• _Set problem_:
Print, exactly as they stand, the lines from the start of the listing to the line containing "on its flange.", inclusive.

• _Material provided_:
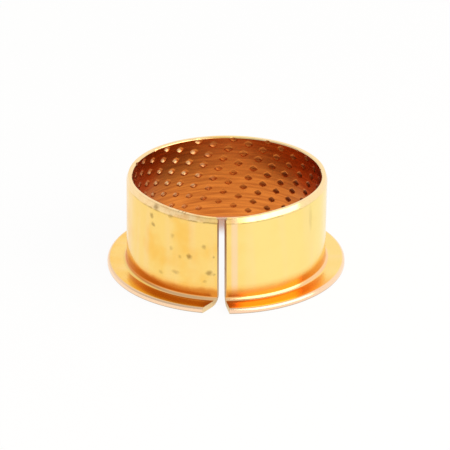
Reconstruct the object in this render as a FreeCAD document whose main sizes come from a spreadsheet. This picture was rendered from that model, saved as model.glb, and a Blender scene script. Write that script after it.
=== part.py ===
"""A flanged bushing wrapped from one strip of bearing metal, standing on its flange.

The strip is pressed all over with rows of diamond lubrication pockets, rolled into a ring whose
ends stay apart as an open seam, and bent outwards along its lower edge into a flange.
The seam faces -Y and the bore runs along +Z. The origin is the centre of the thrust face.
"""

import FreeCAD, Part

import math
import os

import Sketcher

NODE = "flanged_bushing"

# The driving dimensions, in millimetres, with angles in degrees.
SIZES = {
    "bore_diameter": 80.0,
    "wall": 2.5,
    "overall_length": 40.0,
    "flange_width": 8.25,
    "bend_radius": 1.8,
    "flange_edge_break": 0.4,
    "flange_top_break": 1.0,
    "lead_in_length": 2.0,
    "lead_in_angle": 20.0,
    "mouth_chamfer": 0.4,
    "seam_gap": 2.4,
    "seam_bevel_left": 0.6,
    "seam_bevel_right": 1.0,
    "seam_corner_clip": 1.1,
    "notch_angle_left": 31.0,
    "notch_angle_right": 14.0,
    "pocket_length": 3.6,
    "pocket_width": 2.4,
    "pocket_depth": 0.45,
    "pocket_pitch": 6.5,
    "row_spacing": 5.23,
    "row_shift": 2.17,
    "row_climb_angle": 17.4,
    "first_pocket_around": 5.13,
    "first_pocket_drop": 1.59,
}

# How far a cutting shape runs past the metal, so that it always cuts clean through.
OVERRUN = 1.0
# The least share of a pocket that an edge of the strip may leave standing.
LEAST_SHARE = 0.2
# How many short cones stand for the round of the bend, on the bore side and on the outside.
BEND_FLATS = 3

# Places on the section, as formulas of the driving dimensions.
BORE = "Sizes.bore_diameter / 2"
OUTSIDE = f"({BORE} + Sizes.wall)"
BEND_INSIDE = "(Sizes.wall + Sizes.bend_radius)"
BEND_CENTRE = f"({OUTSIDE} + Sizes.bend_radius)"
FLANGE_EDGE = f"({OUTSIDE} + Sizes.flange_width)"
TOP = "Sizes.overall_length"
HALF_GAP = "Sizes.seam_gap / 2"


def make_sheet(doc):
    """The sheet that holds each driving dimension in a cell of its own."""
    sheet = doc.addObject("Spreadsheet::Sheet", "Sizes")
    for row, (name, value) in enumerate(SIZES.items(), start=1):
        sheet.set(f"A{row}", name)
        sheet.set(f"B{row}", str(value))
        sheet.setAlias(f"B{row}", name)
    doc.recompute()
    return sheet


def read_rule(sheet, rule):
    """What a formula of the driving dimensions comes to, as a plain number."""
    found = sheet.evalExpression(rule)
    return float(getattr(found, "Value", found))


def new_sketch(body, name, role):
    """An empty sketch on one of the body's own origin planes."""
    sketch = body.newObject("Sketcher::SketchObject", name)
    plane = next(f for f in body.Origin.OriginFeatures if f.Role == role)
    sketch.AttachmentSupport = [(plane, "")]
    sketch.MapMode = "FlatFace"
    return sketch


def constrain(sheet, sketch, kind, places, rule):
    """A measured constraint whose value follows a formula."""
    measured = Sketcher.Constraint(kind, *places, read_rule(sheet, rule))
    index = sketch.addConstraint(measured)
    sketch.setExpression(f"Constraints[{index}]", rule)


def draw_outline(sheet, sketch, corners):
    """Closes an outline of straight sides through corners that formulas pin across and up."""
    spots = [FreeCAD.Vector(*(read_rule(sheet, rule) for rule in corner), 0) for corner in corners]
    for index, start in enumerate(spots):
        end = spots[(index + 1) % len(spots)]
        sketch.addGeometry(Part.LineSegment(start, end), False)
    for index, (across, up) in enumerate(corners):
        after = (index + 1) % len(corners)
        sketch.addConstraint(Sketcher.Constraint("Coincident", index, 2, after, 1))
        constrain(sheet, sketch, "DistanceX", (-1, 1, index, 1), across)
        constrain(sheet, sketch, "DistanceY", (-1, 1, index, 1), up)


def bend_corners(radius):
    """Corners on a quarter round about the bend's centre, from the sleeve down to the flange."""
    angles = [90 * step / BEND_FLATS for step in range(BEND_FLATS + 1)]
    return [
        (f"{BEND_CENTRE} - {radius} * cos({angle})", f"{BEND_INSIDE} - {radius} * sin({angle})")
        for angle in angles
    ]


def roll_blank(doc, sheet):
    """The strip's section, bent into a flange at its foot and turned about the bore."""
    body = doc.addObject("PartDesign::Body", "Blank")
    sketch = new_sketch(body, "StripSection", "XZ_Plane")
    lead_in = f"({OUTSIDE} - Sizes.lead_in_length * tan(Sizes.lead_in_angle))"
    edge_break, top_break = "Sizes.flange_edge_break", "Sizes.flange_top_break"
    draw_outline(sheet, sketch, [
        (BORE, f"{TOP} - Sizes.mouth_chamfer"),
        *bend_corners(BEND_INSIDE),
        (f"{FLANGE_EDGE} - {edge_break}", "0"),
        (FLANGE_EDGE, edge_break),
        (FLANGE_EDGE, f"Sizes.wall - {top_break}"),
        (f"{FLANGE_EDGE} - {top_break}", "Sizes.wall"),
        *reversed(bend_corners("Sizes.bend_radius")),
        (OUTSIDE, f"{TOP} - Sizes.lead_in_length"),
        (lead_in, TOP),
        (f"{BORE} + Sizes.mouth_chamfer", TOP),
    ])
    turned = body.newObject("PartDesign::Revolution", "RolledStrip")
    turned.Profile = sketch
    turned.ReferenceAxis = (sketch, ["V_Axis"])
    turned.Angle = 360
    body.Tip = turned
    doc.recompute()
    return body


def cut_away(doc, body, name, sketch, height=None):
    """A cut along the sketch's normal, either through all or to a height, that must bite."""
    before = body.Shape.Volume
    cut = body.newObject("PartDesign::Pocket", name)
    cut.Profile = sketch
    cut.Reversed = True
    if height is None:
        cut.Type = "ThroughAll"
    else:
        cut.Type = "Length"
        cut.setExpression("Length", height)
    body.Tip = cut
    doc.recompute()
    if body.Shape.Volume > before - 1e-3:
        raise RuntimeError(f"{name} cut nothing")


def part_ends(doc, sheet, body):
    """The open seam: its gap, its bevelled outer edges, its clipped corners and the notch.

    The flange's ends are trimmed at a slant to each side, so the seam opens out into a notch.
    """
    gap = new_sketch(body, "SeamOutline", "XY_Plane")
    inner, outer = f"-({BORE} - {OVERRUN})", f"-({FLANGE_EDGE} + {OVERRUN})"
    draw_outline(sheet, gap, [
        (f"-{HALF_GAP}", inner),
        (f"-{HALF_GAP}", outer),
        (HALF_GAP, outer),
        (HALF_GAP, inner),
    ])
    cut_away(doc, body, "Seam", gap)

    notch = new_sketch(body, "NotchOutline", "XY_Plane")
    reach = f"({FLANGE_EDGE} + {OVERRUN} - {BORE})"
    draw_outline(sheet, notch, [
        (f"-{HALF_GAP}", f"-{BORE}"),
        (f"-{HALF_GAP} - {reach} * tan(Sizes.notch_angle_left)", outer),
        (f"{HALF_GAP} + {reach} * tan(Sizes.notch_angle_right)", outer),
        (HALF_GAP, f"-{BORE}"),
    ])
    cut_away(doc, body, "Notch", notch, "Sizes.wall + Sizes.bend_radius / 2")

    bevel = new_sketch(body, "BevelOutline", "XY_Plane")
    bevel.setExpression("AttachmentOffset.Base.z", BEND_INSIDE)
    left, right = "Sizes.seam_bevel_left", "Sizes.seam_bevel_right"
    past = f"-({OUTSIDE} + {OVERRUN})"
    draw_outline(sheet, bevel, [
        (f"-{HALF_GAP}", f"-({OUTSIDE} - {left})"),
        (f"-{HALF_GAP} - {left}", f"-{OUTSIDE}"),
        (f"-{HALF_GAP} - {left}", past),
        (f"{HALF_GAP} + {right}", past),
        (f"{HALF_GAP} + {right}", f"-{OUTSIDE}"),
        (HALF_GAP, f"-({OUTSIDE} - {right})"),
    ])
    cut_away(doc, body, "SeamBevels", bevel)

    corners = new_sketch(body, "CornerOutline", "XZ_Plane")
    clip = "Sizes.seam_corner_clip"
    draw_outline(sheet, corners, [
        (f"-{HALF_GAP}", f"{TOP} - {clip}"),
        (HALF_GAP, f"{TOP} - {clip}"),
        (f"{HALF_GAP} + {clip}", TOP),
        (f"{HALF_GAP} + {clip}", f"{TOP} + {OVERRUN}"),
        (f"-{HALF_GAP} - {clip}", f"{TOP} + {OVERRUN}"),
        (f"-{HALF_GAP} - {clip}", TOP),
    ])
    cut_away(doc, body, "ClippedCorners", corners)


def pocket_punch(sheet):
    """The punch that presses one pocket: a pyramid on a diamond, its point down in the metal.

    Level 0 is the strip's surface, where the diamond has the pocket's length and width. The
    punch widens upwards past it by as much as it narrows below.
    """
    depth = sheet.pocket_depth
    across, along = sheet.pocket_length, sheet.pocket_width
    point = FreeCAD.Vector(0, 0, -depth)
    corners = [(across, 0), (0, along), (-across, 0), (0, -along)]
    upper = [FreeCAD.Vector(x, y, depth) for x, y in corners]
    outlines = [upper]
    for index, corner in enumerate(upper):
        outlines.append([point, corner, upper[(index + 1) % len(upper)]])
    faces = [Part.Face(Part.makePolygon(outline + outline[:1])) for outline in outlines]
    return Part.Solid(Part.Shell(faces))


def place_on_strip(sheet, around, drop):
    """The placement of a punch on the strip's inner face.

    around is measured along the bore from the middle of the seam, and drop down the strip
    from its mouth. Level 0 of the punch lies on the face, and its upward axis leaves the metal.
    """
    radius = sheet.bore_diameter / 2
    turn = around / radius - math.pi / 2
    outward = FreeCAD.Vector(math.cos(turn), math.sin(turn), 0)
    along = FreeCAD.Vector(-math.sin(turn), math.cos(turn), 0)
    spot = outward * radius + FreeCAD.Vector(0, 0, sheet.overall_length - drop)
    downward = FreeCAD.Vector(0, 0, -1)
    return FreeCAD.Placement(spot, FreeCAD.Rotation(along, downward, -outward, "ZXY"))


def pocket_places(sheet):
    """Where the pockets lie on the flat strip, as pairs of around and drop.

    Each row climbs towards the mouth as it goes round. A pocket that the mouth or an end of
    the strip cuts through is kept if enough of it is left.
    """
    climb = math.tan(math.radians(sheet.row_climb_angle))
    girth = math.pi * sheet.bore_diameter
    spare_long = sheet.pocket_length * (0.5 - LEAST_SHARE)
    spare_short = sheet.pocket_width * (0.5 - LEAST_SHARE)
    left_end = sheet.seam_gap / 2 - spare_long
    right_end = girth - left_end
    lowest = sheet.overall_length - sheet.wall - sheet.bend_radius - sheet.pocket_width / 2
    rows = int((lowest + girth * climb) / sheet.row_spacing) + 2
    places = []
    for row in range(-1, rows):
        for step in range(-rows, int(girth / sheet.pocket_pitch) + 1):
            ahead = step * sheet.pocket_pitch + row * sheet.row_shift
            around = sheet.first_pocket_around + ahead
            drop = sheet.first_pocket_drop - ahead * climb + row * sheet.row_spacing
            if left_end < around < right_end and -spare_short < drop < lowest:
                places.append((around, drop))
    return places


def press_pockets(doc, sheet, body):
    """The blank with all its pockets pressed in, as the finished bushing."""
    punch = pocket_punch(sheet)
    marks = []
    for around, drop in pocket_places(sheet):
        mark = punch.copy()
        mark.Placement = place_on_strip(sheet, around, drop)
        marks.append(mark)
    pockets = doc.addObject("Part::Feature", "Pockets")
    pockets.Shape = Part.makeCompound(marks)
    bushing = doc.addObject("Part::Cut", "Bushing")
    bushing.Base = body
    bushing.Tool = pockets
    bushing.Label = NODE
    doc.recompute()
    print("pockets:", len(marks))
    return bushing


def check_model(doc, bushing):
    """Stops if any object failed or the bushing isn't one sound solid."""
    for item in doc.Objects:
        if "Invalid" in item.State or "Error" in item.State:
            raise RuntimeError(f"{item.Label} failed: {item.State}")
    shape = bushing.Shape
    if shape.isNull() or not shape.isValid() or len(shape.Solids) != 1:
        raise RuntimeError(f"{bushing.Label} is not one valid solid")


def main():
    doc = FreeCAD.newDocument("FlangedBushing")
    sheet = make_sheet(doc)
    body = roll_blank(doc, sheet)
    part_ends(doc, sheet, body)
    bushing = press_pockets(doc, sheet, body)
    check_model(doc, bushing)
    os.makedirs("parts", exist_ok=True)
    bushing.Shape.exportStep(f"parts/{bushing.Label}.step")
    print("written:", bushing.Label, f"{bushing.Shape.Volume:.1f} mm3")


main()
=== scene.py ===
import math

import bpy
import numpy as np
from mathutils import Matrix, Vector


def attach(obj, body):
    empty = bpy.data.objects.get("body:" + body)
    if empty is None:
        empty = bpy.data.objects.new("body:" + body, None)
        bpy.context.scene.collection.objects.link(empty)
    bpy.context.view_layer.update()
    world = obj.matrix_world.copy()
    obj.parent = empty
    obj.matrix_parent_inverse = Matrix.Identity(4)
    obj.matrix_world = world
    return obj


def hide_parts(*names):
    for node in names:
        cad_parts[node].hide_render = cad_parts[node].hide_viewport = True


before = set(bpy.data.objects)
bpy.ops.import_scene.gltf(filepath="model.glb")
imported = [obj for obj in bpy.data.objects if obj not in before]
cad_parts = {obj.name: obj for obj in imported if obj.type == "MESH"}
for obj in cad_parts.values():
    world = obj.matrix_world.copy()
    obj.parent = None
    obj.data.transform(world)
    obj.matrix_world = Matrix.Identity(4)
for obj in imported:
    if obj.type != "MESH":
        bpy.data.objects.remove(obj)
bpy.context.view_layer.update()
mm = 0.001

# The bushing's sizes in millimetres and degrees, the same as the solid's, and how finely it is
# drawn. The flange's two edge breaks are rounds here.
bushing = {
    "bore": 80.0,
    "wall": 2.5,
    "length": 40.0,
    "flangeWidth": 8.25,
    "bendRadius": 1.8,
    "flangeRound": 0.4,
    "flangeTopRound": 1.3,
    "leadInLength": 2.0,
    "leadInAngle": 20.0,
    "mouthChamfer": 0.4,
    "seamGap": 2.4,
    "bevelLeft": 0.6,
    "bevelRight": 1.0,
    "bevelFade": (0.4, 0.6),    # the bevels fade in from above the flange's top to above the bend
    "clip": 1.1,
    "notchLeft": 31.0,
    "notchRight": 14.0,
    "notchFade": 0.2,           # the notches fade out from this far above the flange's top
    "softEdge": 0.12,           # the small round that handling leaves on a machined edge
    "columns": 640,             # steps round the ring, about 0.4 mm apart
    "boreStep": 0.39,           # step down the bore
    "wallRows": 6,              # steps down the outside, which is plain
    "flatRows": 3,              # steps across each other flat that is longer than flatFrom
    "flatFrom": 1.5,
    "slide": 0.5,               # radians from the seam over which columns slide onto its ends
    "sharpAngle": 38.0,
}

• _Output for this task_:
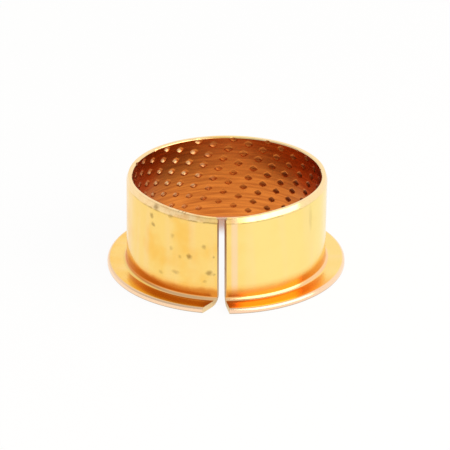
Reconstruct the object in this render as a FreeCAD document whose main sizes come from a spreadsheet. This picture was rendered from that model, saved as model.glb, and a Blender scene script. Write that script after it.
=== part.py ===
"""A flanged bushing wrapped from one strip of bearing metal, standing on its flange.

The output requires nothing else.